At issue then was whether this long-standing right to make contracts free of racial bias also included a right to be protected from bias that arises later.

Lawyers for Cracker Barrel argued that the 19th century law did not refer to retaliation and that its words should not be read to stretch so far.

Justice Stephen G. Breyer cited precedents from the 1960s as well as amendments by Congress in 1991 that said the law should be read broadly as a protection against racial bias. “We hold [the old law] encompasses claims of retaliation,” Breyer said in CBOCS West vs. Humphries.

Only Justices Clarence Thomas and Antonin Scalia dissented. “Retaliation is not discrimination based on race,” Thomas wrote. “The injury he suffers is not on account of his race; rather, it is the result of his conduct.”

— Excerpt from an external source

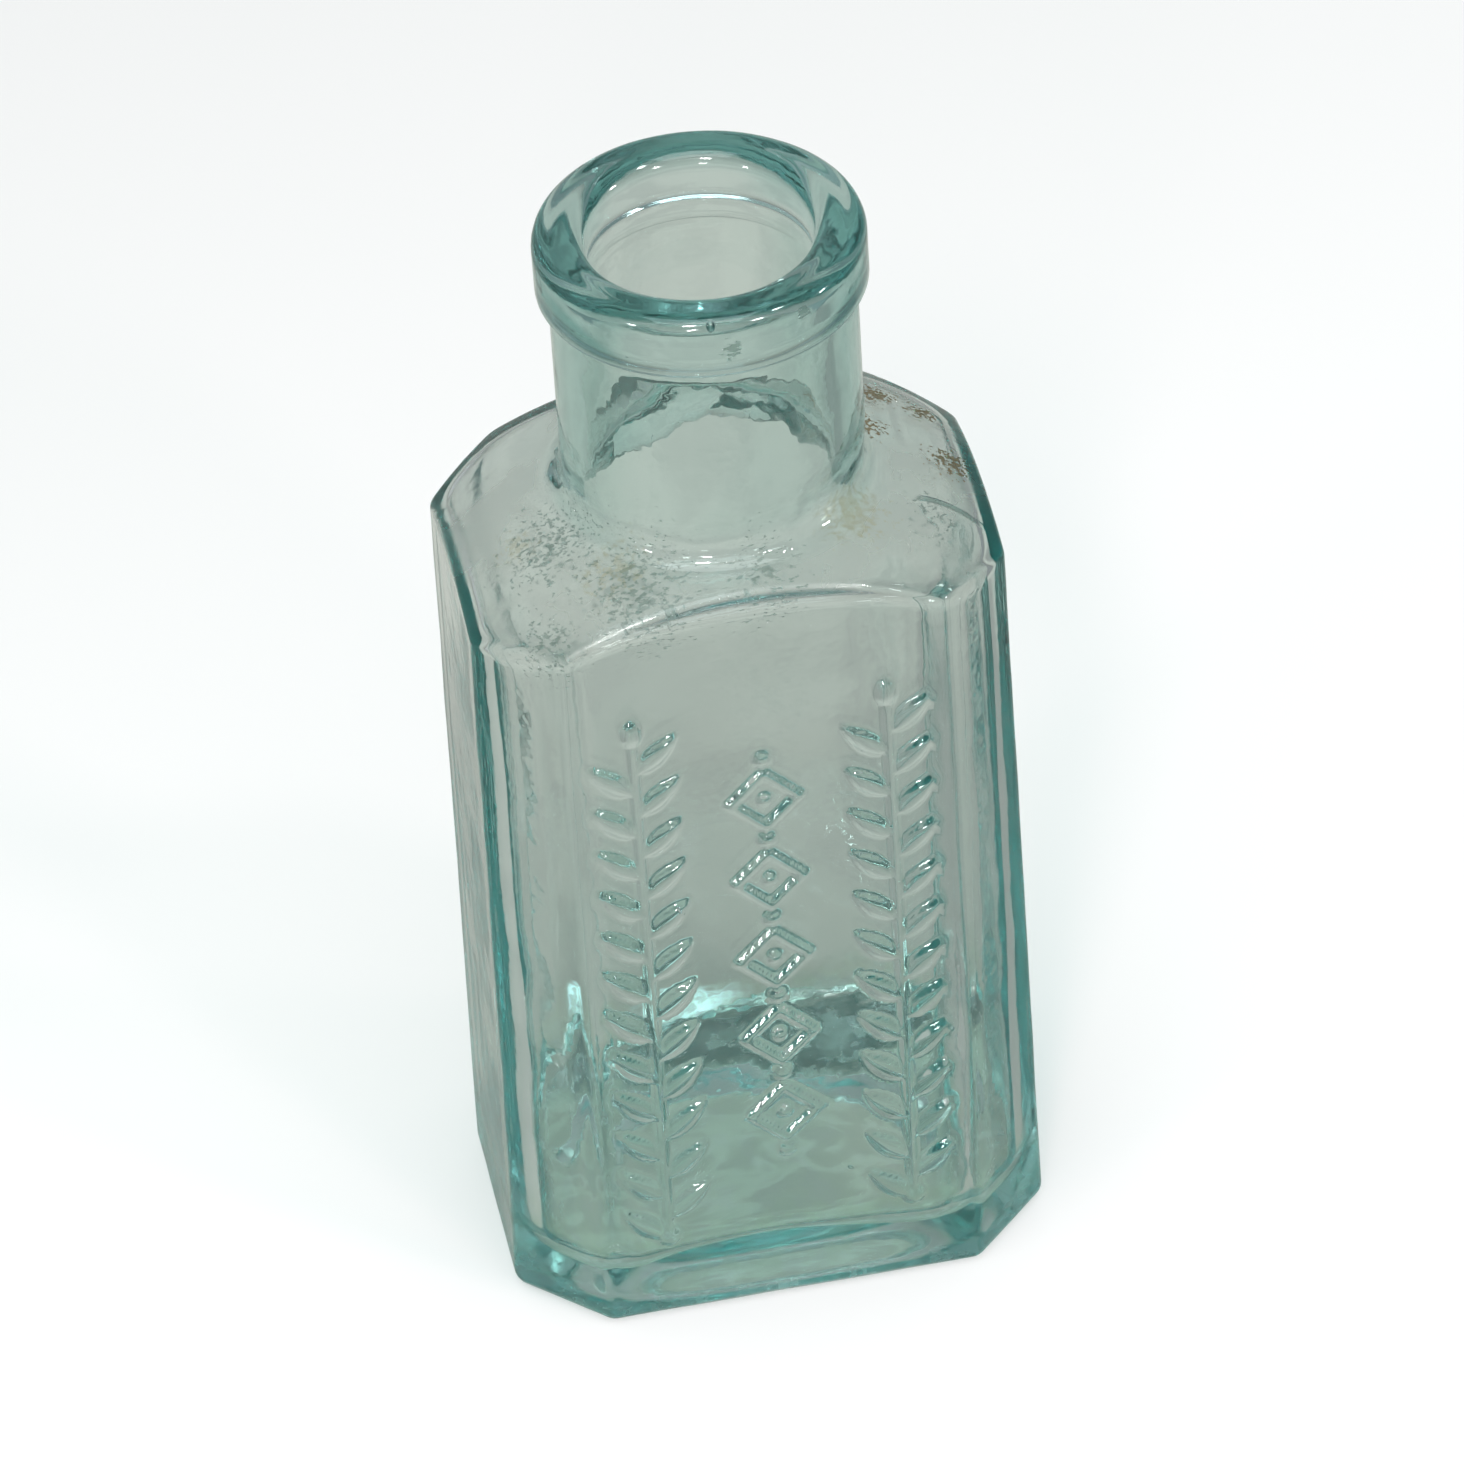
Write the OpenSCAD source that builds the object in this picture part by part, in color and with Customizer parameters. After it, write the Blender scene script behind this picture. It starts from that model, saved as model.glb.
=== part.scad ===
// Small mould-blown glass bottle with bevelled corners, a domed shoulder and a
// wide corked mouth. The glass was made in two gathers: the body with its neck
// was blown in a mould and cracked off the pipe, and the lip was then laid
// round the end of the neck as a second ring of hot glass and tooled to shape.
// Z is the bottle's axis, the resting ring lies at Z = 0 and the wide front
// panel faces -Y.

/* [Body] */
// Width across the two narrow sides
body_w = 54; // [48:0.5:60]
// Depth from the front panel to the back panel
body_d = 38.8; // [36:0.2:46]
// Width of each corner bevel, measured along a panel
bevel = 7.8; // [5:0.2:9]
// Rounding of the upright edges on the outside
edge_r = 2.2; // [1:0.1:3]
// Rounding of the heel, where the walls turn under
heel_r = 2; // [1:0.1:3]
// Height of the dome where it meets the neck
shoulder_h = 91.8; // [75:0.2:110]
// Radius of the domed shoulder
dome_r = 46; // [42:0.5:60]

/* [Glass thickness] */
// Thickness of the panels
wall = 2.6; // [1.8:0.1:3.2]
// Thickness of the base at its rim
base_t = 4.2; // [3.5:0.1:7]
// Thickness of the shoulder
shoulder_t = 2.8; // [2:0.1:3.5]
// Rounding of the upright edges inside, where the glass is thick
inner_edge_r = 7.5; // [3.5:0.1:9]
// Rounding between the inner floor and the walls
floor_r = 4.4; // [3:0.1:5.5]
// Rise of the inner floor along its middle line, from front to back
floor_crown = 3.2; // [1:0.1:4]

/* [Push-up under the base] */
// Radius of the hollow that leaves a resting ring
push_up_r = 12.5; // [8:0.5:14]
// Depth of the hollow
push_up_depth = 1.4; // [0.6:0.1:2]

/* [Neck] */
// Outside diameter of the neck
neck_d = 29.8; // [28:0.1:34]
// Inside diameter of the neck
neck_bore = 24; // [22.8:0.1:25]
// Height of the neck and lip above the shoulder
neck_h = 29.2; // [20:0.2:40]
// Radius of the hollow curve between neck and shoulder
root_r = 2.6; // [1.5:0.1:4]

/* [Lip] */
// Height of the lip's outside band
lip_h = 6.8; // [5.8:0.1:9]
// How far the lip stands proud of the neck
lip_proud = 1.2; // [0.8:0.1:2.5]
// Diameter of the mouth, where a cork is pressed in
mouth_d = 22; // [20:0.1:22.4]
// Length of the straight wall in the mouth
mouth_length = 5; // [4:0.1:6]
// Thickness of lip glass above the end of the neck
lip_cap = 3.4; // [2.6:0.1:4]
// Rounding of the lip's outer top edge
lip_top_r = 1.5; // [0.8:0.1:2]
// Rounding of the lip's edge at the mouth
mouth_r = 2; // [1.2:0.1:2.2]
// Rounding of the lip's lower edge
lip_under_r = 0.9; // [0.5:0.1:1.2]

/* [Hidden] */
$fn = 96;

// Colour of the glass, a pale blue-green
glass = [0.58, 0.78, 0.73, 0.55];

// How far a cutting shape runs past the face that it cuts
overrun = 1;

// Most of a bevel that the roundings of its two edges may take up
bevel_share = 0.9;

height = shoulder_h + neck_h;
neck_r = neck_d / 2;
neck_bore_r = neck_bore / 2;
lip_r = neck_r + lip_proud;
mouth_bore_r = mouth_d / 2;
neck_end_z = height - lip_cap;
lip_low_z = height - lip_h;

// Centre height of a dome that meets a round neck of radius ring_r at height z
function dome_z(ball_r, ring_r, z) = z - sqrt(ball_r ^ 2 - ring_r ^ 2);
dome_centre_z = dome_z(dome_r, neck_r, shoulder_h);
inner_dome_r = dome_r - shoulder_t;

// Distance of the bevels from the axis
bevel_reach = (body_w / 2 + body_d / 2 - bevel) * sin(45);

// Radii of the ball that makes the push-up and of the arch that crowns the floor
function arch_r(half_span, rise) = (half_span ^ 2 + rise ^ 2) / (2 * rise);
push_up_ball_r = arch_r(push_up_r, push_up_depth);
crown_r = arch_r(body_w / 2 - wall - floor_r, floor_crown);

// Corners of the bevelled outline, drawn in by inset, anticlockwise from +X
function outline(inset) =
    let (
        x = body_w / 2 - inset,
        y = body_d / 2 - inset,
        cut = bevel - inset * (2 - 1 / sin(45))
    )
    [
        [x, -y + cut], [x, y - cut], [x - cut, y], [-x + cut, y],
        [-x, y - cut], [-x, -y + cut], [-x + cut, -y], [x - cut, -y]
    ];

function unit(v) = v / norm(v);

// Bevelled outline with its eight corners rounded by true arcs, no larger than
// half a bevel can hold
module rounded_outline(inset, corner_r) {
    corners = outline(inset);
    count = len(corners);
    half_turn = 180 / count;
    bevel_face = norm(corners[2] - corners[1]);
    r = min(corner_r, bevel_face / 2 * bevel_share / tan(half_turn));
    run = r * tan(half_turn);
    polygon([
        for (i = [0 : count - 1], side = [-1, 1])
            corners[i] + run * unit(corners[(i + side + count) % count] - corners[i])
    ]);
    for (i = [0 : count - 1]) {
        before = unit(corners[(i - 1 + count) % count] - corners[i]);
        after = unit(corners[(i + 1) % count] - corners[i]);
        translate(corners[i] + unit(before + after) * r / cos(half_turn))
            circle(r);
    }
}

// Trims the foot of two opposite walls round, and stands clear of them above it
module foot_pair(reach, floor_z, r, top) {
    rotate([90, 0, 0])
        linear_extrude(body_w + body_d, center = true) {
            translate([-reach - overrun, floor_z + r])
                square([2 * (reach + overrun), top - floor_z - r]);
            translate([-reach + r, floor_z])
                square([2 * (reach - r), top - floor_z]);
            for (side = [-1, 1])
                translate([side * (reach - r), floor_z + r])
                    circle(r);
        }
}

// A dome of radius ball_r on a drum of the same radius that reaches the floor
module domed_drum(ball_r) {
    rotate_extrude() {
        translate([0, dome_centre_z])
            intersection() {
                circle(ball_r);
                square(ball_r);
            }
        square([ball_r, dome_centre_z]);
    }
}

// The moulded form: eight upright walls with a rounded foot, under a dome
module moulded_form(inset, floor_z, foot_r, corner_r, ball_r) {
    top = shoulder_h + root_r;
    intersection() {
        intersection() {
            translate([0, 0, floor_z])
                linear_extrude(top - floor_z)
                    rounded_outline(inset, corner_r);
            domed_drum(ball_r);
        }
        intersection() {
            foot_pair(body_w / 2 - inset, floor_z, foot_r, top);
            rotate(90)
                foot_pair(body_d / 2 - inset, floor_z, foot_r, top);
            rotate(45)
                foot_pair(bevel_reach - inset, floor_z, foot_r, top);
            rotate(-45)
                foot_pair(bevel_reach - inset, floor_z, foot_r, top);
        }
    }
}

// Hollow curve that leads from a dome into the round wall standing on it
module root_curve(ring_r, ball_r) {
    centre = [ring_r + root_r, sqrt((ball_r + root_r) ^ 2 - (ring_r + root_r) ^ 2)];
    seat = centre * ball_r / (ball_r + root_r);
    inside = ring_r - overrun;
    translate([0, 0, dome_centre_z])
        rotate_extrude()
            difference() {
                polygon([
                    [inside, seat[1] - overrun], seat - [0, overrun],
                    seat, centre, [ring_r, centre[1]], [inside, centre[1]]
                ]);
                translate(centre)
                    circle(root_r);
            }
}

// Inside of the bottle up to the end of the neck
module cavity() {
    difference() {
        moulded_form(wall, base_t, floor_r, inner_edge_r, inner_dome_r);
        translate([0, 0, base_t + floor_crown - crown_r])
            rotate([90, 0, 0])
                cylinder(h = body_d, r = crown_r, center = true);
    }
    root_curve(neck_bore_r, inner_dome_r);
    translate([0, 0, shoulder_h - shoulder_t - root_r])
        cylinder(h = neck_end_z - shoulder_h + shoulder_t + root_r + overrun, r = neck_bore_r);
}

// First gather: base, walls, shoulder and neck, blown in one piece
module blown_body() {
    color(glass)
        difference() {
            union() {
                moulded_form(0, 0, heel_r, edge_r, dome_r);
                root_curve(neck_r, dome_r);
                translate([0, 0, shoulder_h - root_r])
                    cylinder(h = neck_end_z - shoulder_h + root_r, r = neck_r);
            }
            cavity();
            translate([0, 0, push_up_depth - push_up_ball_r])
                sphere(push_up_ball_r);
        }
}

// What a rounded corner leaves over, for a corner at the origin of the +X +Y quarter
module corner_waste(r) {
    difference() {
        translate([-overrun, -overrun])
            square(r + overrun);
        translate([r, r])
            circle(r);
    }
}

// Section of the lip: a saddle over the end of the neck
module lip_section() {
    mouth_low_z = height - mouth_r - mouth_length;
    ridge = neck_bore_r - mouth_bore_r;
    difference() {
        union() {
            translate([mouth_bore_r, neck_end_z])
                square([lip_r - mouth_bore_r, lip_cap]);
            translate([neck_r, lip_low_z])
                square([lip_proud, lip_h]);
            polygon([
                [mouth_bore_r, neck_end_z + overrun], [mouth_bore_r, mouth_low_z],
                [neck_bore_r, mouth_low_z - ridge], [neck_bore_r, neck_end_z + overrun]
            ]);
        }
        translate([lip_r, height])
            rotate(180)
                corner_waste(lip_top_r);
        translate([mouth_bore_r, height])
            rotate(-90)
                corner_waste(mouth_r);
        translate([lip_r, lip_low_z])
            rotate(90)
                corner_waste(lip_under_r);
    }
}

// Second gather: the tooled lip, seated on and round the end of the neck
module applied_lip() {
    color(glass)
        rotate_extrude()
            lip_section();
}

blown_body();
applied_lip();
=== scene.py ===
import math
from collections import namedtuple

import bmesh
import bpy
from bpy.props import FloatProperty, FloatVectorProperty, IntProperty, PointerProperty
from mathutils import Matrix, Vector, noise


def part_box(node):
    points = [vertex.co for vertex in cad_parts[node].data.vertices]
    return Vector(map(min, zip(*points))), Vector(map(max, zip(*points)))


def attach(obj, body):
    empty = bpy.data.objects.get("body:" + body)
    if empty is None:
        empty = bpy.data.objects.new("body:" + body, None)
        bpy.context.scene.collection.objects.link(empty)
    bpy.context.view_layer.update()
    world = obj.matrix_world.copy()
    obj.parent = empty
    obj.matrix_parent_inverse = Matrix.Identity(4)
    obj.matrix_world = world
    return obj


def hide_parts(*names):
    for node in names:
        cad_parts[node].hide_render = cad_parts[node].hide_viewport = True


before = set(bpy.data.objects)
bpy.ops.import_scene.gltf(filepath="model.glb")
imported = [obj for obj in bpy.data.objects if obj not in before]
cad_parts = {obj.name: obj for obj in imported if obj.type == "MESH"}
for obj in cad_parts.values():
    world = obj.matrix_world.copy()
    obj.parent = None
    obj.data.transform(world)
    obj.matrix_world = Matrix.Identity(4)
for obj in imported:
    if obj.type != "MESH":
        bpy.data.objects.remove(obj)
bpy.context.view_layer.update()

bl_info = {
    "name": "Aqua Glass Bottle",
    "version": (1, 0, 0),
    "blender": (4, 5, 0),
    "location": "3D View > Sidebar > Bottle",
    "description": "Makes a mould-blown glass bottle round its packed CAD frame",
    "category": "Add Mesh",
}

MM = 0.001
BODY_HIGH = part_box("blown_body")[1]
LIP_LOW, LIP_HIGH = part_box("applied_lip")


# Settings

def length(name, description, default, low=0.0, high=0.5):
    """A length in metres that the sidebar shows with its unit."""
    return FloatProperty(name=name, description=description, default=default,
                         min=low, max=high, unit="LENGTH", subtype="DISTANCE", precision=5)


def share(name, description, default, low=0.0, high=1.0):
    return FloatProperty(name=name, description=description, default=default,
                         min=low, max=high, subtype="FACTOR")


def tint(name, description, default):
    return FloatVectorProperty(name=name, description=description, default=default,
                               min=0.0, max=1.0, size=3, subtype="COLOR")


class BottleSizes(bpy.types.PropertyGroup):
    """Sizes of the glass. The defaults follow the CAD frame."""

    half_w: length("Half width", "Half the body's width at mid height", BODY_HIGH.x)
    half_d: length("Half depth", "Half the body's depth at mid height", BODY_HIGH.y)
    draft: length("Draft", "How much wider each wall stands at the heel than at the shoulder", 1.0 * MM)
    bevel: length("Corner bevel", "Width of a corner bevel along a panel at the shoulder", 7.4 * MM)
    bevel_gain: length("Bevel gain", "How much wider a bevel is at the heel", 0.9 * MM)
    edge_r: length("Edge rounding", "Rounding of the upright edges outside", 2.0 * MM)
    heel_r: length("Heel rounding", "Rounding where the walls turn under", 1.9 * MM)
    arch_soft: length("Arch rounding", "Reach of the rounded edge between a panel and the shoulder", 0.6 * MM)
    inner_soft: length("Inner arch rounding", "Reach of the same edge inside", 1.4 * MM)
    shoulder_z: length("Shoulder height", "Height at which the dome would meet the neck", 91.8 * MM)
    dome_r: length("Dome radius", "Radius of the shoulder's dome", 46.0 * MM)
    root_r: length("Root curve", "Radius of the hollow curve between shoulder and neck", 2.4 * MM)
    throat_r: length("Throat curve", "Radius of the curve between the neck's bore and the body", 4.8 * MM)
    neck_r: length("Neck radius", "Outside radius of the neck", 14.9 * MM)
    neck_shift: length("Neck shift", "How far the neck stands to the right of the body's middle", 0.29 * MM)
    wall: length("Wall", "Thickness of the front and back panels", 2.6 * MM)
    side_wall: length("Side wall", "Thickness of the narrow sides", 2.9 * MM)
    base_t: length("Base", "Thickness of the base at its rim", 4.1 * MM)
    floor_crown: length("Floor crown", "Rise of the inner floor towards its middle line", 3.6 * MM)
    crown_shift: length("Crown shift", "How far the floor's highest line lies left of the middle", 3.0 * MM)
    crown_span: length("Crown span", "Distance from the floor's highest line to its lowest", 18.5 * MM)
    inner_edge_r: length("Inner edge rounding", "Rounding of the upright edges inside", 8.0 * MM)
    floor_r: length("Floor rounding", "Rounding between the inner floor and the walls", 4.6 * MM)
    shoulder_t: length("Shoulder wall", "Thickness of the shoulder", 2.8 * MM)
    thinning: length("Thinning", "How much thinner the glass is at the shoulder's edge than elsewhere",
                     1.2 * MM)
    bore_r: length("Neck bore", "Inside radius of the neck", 11.7 * MM)
    push_up_w: length("Push-up half width", "Half the width of the hollow under the base", 22.0 * MM)
    push_up_d: length("Push-up half depth", "Half the hollow's size from front to back", 13.8 * MM)
    push_up_shift: length("Push-up shift", "How far the hollow lies in front of the base's middle", 2.6 * MM)
    push_up: length("Push-up height", "How deep the hollow under the base is", 2.8 * MM)
    push_up_rim: share("Push-up rim", "Share of the hollow's size that its sloping rim takes up", 0.38)
    push_up_power: FloatProperty(name="Push-up squareness", default=3.5, min=2.0, max=10.0,
                                 description="How square the hollow is: an oval at 2, and squarer above it")
    lip_r: length("Lip radius", "Outside radius of the lip", LIP_HIGH.x)
    lip_h: length("Lip height", "Height of the lip's outside band", 6.8 * MM)
    lip_seat: length("Lip seat", "Radius of the hollow curve under the lip's band", 0.3 * MM)
    lip_under: length("Lip's lower edge", "Rounding of the band's lower edge", 0.7 * MM)
    lip_top: length("Lip's top edge", "Rounding of the rim's outer edge", 1.7 * MM)
    mouth_r: length("Mouth radius", "Radius of the mouth", 11.0 * MM)
    mouth_edge: length("Mouth edge", "Rounding of the lip's edge at the mouth", 2.1 * MM)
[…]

The second decision concerned federal employees only. In 1967, Congress made it illegal for private employers to discriminate against workers because of their age, but the provision did not apply to the government. A separate provision said “all personnel actions” involving federal employees “shall be made free from any discrimination based on age.”

Myrna Gomez-Perez was 45 when she was denied a transfer and allegedly harassed after complaining of age bias. But a federal judge in Puerto Rico and the U.S. court of appeals in Boston threw out her suit for retaliation, saying the law did not cover such claims.

“The key question in this case is whether the statutory phrase ‘discrimination based on age’ includes retaliation based on the filing of an age discrimination complaint. We hold that it does,” Alito said for the court.

Chief Justice John G. Roberts Jr. dissented, along with Scalia and Thomas. Roberts said the federal civil service rules protected federal workers from retaliation, and, therefore, the anti-age-bias law should not be stretched to include these claims as well.